Goal of the exercise: Every line below is to be quoted exactly, with nothing added or dropped.

**** Exercise material

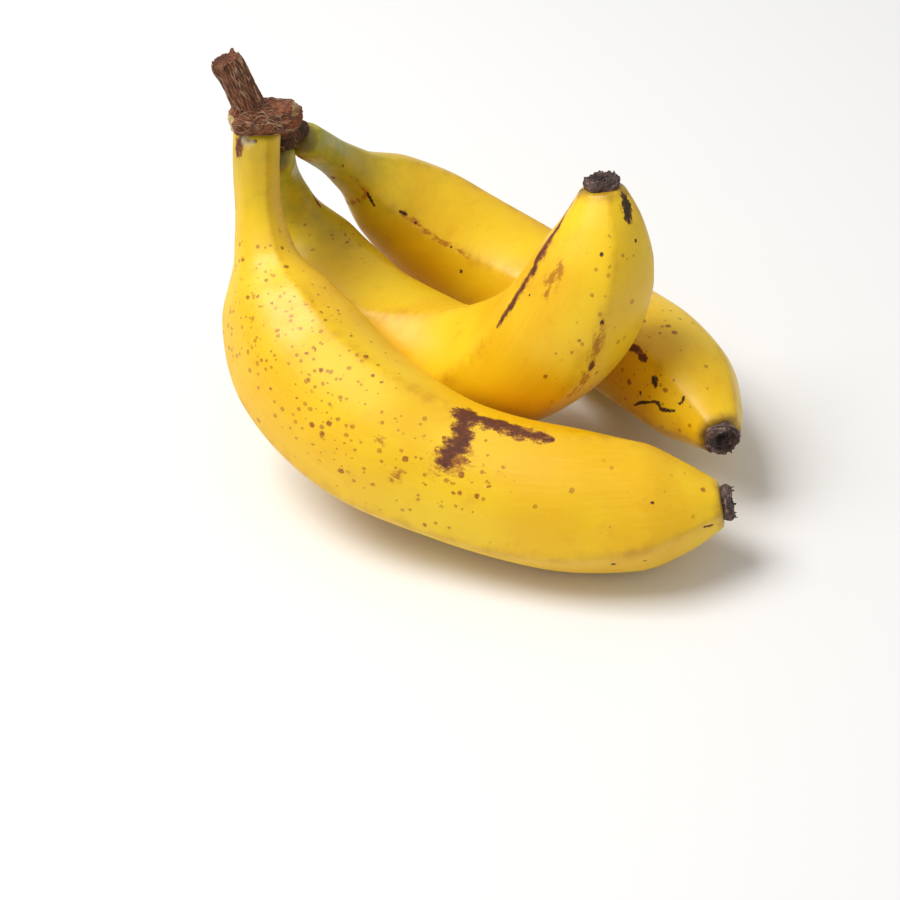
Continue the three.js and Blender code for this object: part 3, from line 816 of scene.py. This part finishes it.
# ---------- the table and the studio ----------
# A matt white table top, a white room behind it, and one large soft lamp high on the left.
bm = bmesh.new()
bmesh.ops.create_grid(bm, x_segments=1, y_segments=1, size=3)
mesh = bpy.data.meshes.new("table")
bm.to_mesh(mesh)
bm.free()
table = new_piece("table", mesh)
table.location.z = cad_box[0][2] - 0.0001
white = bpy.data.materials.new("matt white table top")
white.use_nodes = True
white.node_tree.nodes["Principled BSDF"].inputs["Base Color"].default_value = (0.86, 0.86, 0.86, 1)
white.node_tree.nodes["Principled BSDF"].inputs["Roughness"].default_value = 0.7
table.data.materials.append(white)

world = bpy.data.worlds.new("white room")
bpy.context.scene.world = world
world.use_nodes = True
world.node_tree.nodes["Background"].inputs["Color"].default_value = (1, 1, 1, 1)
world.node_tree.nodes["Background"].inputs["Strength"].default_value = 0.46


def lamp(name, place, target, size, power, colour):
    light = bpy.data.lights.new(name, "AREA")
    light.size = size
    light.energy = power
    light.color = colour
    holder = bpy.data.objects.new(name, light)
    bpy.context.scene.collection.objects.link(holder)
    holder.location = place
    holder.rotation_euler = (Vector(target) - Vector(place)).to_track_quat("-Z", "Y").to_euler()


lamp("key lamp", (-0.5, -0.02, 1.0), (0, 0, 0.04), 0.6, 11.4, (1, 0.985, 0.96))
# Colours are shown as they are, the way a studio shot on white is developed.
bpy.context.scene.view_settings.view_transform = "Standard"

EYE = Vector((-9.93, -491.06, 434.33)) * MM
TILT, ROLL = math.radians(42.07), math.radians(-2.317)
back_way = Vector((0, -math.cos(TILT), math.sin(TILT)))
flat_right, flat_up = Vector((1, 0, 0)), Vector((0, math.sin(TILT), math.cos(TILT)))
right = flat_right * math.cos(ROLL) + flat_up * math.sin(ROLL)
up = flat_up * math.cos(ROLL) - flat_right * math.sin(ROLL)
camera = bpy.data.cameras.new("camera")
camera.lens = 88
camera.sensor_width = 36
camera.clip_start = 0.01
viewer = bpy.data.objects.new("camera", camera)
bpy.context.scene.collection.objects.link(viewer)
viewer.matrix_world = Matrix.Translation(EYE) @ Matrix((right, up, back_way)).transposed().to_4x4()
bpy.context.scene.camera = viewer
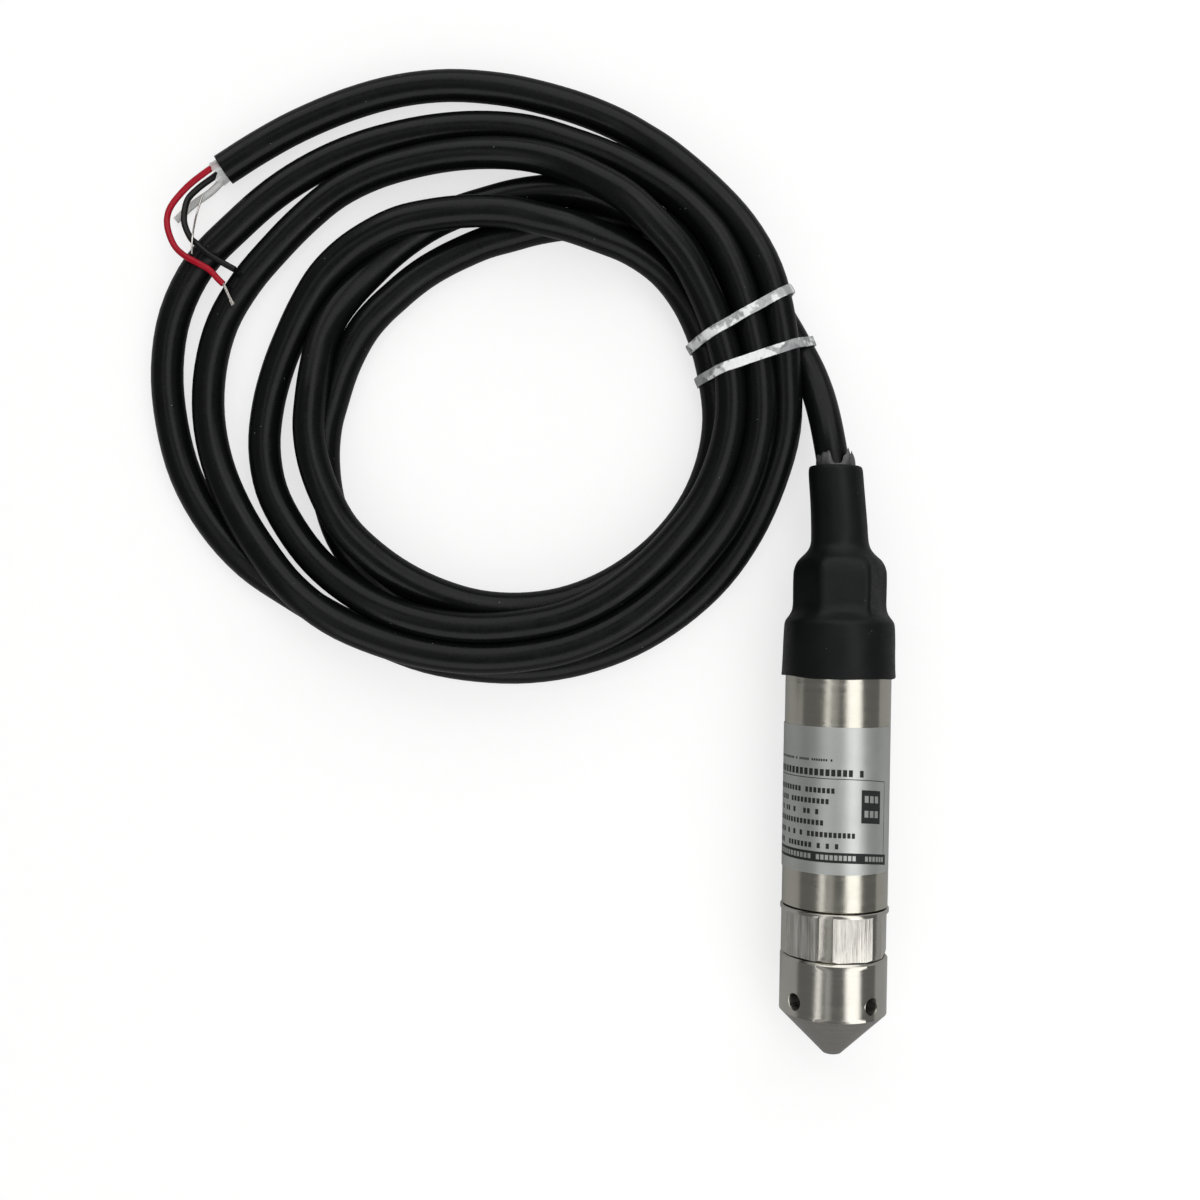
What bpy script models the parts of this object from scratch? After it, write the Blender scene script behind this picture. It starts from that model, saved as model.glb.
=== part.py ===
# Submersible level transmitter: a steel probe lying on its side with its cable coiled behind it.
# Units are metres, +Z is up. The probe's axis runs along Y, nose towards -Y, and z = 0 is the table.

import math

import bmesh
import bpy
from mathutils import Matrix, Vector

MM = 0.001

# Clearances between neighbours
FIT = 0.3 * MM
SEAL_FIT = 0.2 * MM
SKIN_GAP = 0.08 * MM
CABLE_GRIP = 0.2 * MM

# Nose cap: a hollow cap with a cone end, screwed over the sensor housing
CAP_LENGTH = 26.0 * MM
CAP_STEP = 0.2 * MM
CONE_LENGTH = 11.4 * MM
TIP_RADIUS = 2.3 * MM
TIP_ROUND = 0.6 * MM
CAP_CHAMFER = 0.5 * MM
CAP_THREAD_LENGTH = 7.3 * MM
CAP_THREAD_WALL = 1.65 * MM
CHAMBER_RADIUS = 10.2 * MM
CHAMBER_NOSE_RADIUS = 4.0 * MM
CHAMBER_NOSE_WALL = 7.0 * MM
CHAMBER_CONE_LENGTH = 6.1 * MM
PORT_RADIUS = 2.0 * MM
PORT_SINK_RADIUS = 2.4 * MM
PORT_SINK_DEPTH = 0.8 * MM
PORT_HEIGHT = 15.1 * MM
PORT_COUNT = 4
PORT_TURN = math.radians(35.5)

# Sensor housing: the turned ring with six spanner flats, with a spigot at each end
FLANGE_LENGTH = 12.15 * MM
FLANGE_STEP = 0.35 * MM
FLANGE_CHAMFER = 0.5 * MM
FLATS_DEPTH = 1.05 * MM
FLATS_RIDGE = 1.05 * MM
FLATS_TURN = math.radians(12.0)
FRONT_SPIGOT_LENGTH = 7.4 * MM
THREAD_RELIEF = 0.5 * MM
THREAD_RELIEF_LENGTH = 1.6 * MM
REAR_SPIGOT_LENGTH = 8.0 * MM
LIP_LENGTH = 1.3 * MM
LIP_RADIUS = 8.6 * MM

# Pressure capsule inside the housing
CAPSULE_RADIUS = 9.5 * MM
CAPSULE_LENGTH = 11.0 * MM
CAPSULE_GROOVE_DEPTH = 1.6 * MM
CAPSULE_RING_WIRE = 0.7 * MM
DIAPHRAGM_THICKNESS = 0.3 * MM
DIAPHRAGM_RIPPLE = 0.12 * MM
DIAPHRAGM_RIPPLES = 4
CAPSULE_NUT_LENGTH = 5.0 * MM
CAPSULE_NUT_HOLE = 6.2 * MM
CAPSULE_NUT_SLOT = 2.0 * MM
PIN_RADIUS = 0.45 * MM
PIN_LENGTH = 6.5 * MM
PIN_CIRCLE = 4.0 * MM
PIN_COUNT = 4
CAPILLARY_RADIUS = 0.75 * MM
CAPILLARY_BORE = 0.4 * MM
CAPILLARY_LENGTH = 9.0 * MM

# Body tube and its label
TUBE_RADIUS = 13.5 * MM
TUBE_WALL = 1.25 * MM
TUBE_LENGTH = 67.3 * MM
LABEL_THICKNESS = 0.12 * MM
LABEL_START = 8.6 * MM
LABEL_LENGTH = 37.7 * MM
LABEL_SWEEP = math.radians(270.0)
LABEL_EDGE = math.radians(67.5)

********

Answer for this exercise:
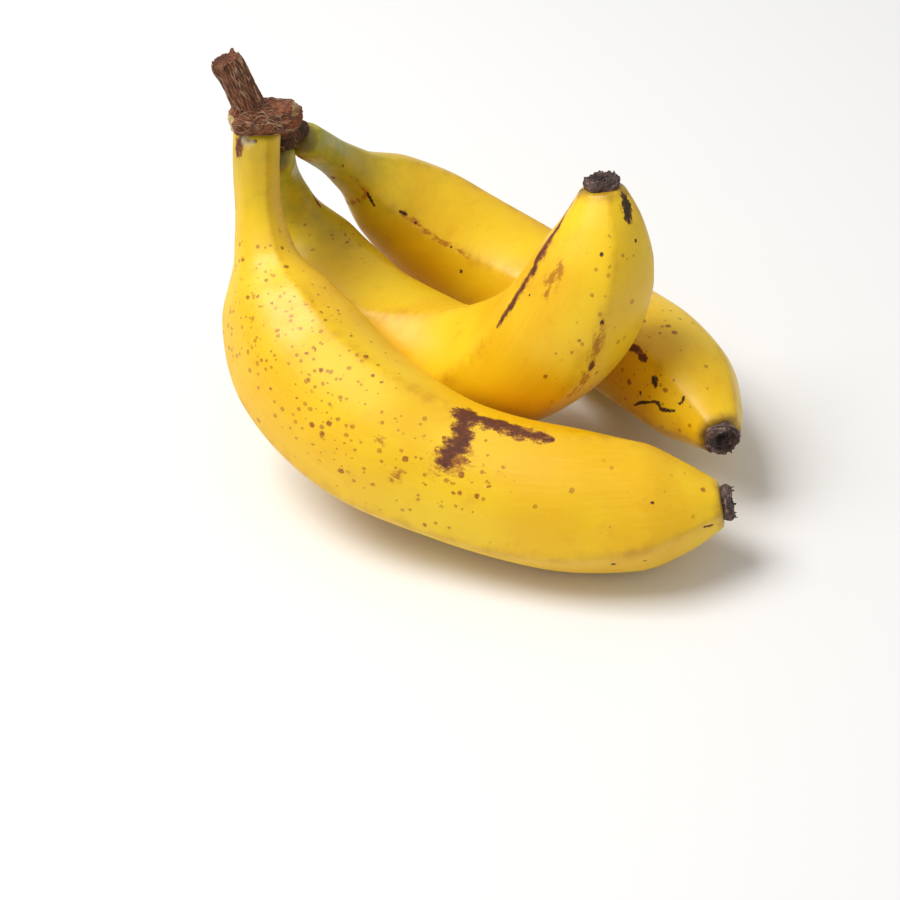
Continue the three.js and Blender code for this object: part 3, from line 816 of scene.py. This part finishes it.
# ---------- the table and the studio ----------
# A matt white table top, a white room behind it, and one large soft lamp high on the left.
bm = bmesh.new()
bmesh.ops.create_grid(bm, x_segments=1, y_segments=1, size=3)
mesh = bpy.data.meshes.new("table")
bm.to_mesh(mesh)
bm.free()
table = new_piece("table", mesh)
table.location.z = cad_box[0][2] - 0.0001
white = bpy.data.materials.new("matt white table top")
white.use_nodes = True
white.node_tree.nodes["Principled BSDF"].inputs["Base Color"].default_value = (0.86, 0.86, 0.86, 1)
white.node_tree.nodes["Principled BSDF"].inputs["Roughness"].default_value = 0.7
table.data.materials.append(white)

world = bpy.data.worlds.new("white room")
bpy.context.scene.world = world
world.use_nodes = True
world.node_tree.nodes["Background"].inputs["Color"].default_value = (1, 1, 1, 1)
world.node_tree.nodes["Background"].inputs["Strength"].default_value = 0.46


def lamp(name, place, target, size, power, colour):
    light = bpy.data.lights.new(name, "AREA")
    light.size = size
    light.energy = power
    light.color = colour
    holder = bpy.data.objects.new(name, light)
    bpy.context.scene.collection.objects.link(holder)
    holder.location = place
    holder.rotation_euler = (Vector(target) - Vector(place)).to_track_quat("-Z", "Y").to_euler()


lamp("key lamp", (-0.5, -0.02, 1.0), (0, 0, 0.04), 0.6, 11.4, (1, 0.985, 0.96))
# Colours are shown as they are, the way a studio shot on white is developed.
bpy.context.scene.view_settings.view_transform = "Standard"

EYE = Vector((-9.93, -491.06, 434.33)) * MM
TILT, ROLL = math.radians(42.07), math.radians(-2.317)
back_way = Vector((0, -math.cos(TILT), math.sin(TILT)))
flat_right, flat_up = Vector((1, 0, 0)), Vector((0, math.sin(TILT), math.cos(TILT)))
right = flat_right * math.cos(ROLL) + flat_up * math.sin(ROLL)
up = flat_up * math.cos(ROLL) - flat_right * math.sin(ROLL)
camera = bpy.data.cameras.new("camera")
camera.lens = 88
camera.sensor_width = 36
camera.clip_start = 0.01
viewer = bpy.data.objects.new("camera", camera)
bpy.context.scene.collection.objects.link(viewer)
viewer.matrix_world = Matrix.Translation(EYE) @ Matrix((right, up, back_way)).transposed().to_4x4()
bpy.context.scene.camera = viewer
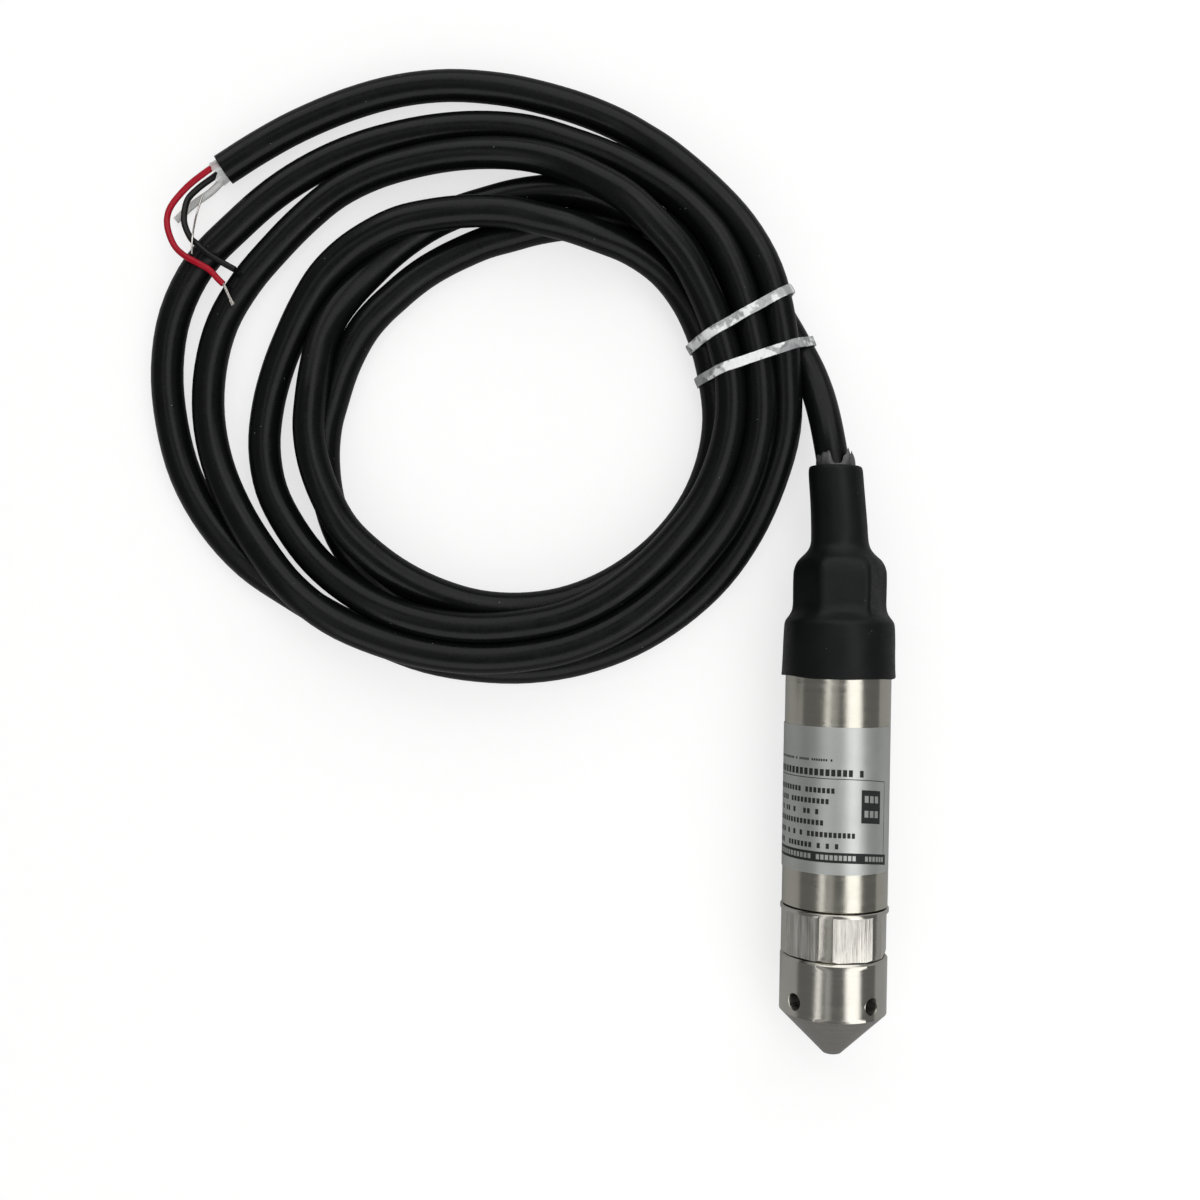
What bpy script models the parts of this object from scratch? After it, write the Blender scene script behind this picture. It starts from that model, saved as model.glb.
=== part.py ===
# Submersible level transmitter: a steel probe lying on its side with its cable coiled behind it.
# Units are metres, +Z is up. The probe's axis runs along Y, nose towards -Y, and z = 0 is the table.

import math

import bmesh
import bpy
from mathutils import Matrix, Vector

MM = 0.001

# Clearances between neighbours
FIT = 0.3 * MM
SEAL_FIT = 0.2 * MM
SKIN_GAP = 0.08 * MM
CABLE_GRIP = 0.2 * MM

# Nose cap: a hollow cap with a cone end, screwed over the sensor housing
CAP_LENGTH = 26.0 * MM
CAP_STEP = 0.2 * MM
CONE_LENGTH = 11.4 * MM
TIP_RADIUS = 2.3 * MM
TIP_ROUND = 0.6 * MM
CAP_CHAMFER = 0.5 * MM
CAP_THREAD_LENGTH = 7.3 * MM
CAP_THREAD_WALL = 1.65 * MM
CHAMBER_RADIUS = 10.2 * MM
CHAMBER_NOSE_RADIUS = 4.0 * MM
CHAMBER_NOSE_WALL = 7.0 * MM
CHAMBER_CONE_LENGTH = 6.1 * MM
PORT_RADIUS = 2.0 * MM
PORT_SINK_RADIUS = 2.4 * MM
PORT_SINK_DEPTH = 0.8 * MM
PORT_HEIGHT = 15.1 * MM
PORT_COUNT = 4
PORT_TURN = math.radians(35.5)

# Sensor housing: the turned ring with six spanner flats, with a spigot at each end
FLANGE_LENGTH = 12.15 * MM
FLANGE_STEP = 0.35 * MM
FLANGE_CHAMFER = 0.5 * MM
FLATS_DEPTH = 1.05 * MM
FLATS_RIDGE = 1.05 * MM
FLATS_TURN = math.radians(12.0)
FRONT_SPIGOT_LENGTH = 7.4 * MM
THREAD_RELIEF = 0.5 * MM
THREAD_RELIEF_LENGTH = 1.6 * MM
REAR_SPIGOT_LENGTH = 8.0 * MM
LIP_LENGTH = 1.3 * MM
LIP_RADIUS = 8.6 * MM

# Pressure capsule inside the housing
CAPSULE_RADIUS = 9.5 * MM
CAPSULE_LENGTH = 11.0 * MM
CAPSULE_GROOVE_DEPTH = 1.6 * MM
CAPSULE_RING_WIRE = 0.7 * MM
DIAPHRAGM_THICKNESS = 0.3 * MM
DIAPHRAGM_RIPPLE = 0.12 * MM
DIAPHRAGM_RIPPLES = 4
CAPSULE_NUT_LENGTH = 5.0 * MM
CAPSULE_NUT_HOLE = 6.2 * MM
CAPSULE_NUT_SLOT = 2.0 * MM
PIN_RADIUS = 0.45 * MM
PIN_LENGTH = 6.5 * MM
PIN_CIRCLE = 4.0 * MM
PIN_COUNT = 4
CAPILLARY_RADIUS = 0.75 * MM
CAPILLARY_BORE = 0.4 * MM
CAPILLARY_LENGTH = 9.0 * MM

# Body tube and its label
TUBE_RADIUS = 13.5 * MM
TUBE_WALL = 1.25 * MM
TUBE_LENGTH = 67.3 * MM
LABEL_THICKNESS = 0.12 * MM
LABEL_START = 8.6 * MM
LABEL_LENGTH = 37.7 * MM
LABEL_SWEEP = math.radians(270.0)
LABEL_EDGE = math.radians(67.5)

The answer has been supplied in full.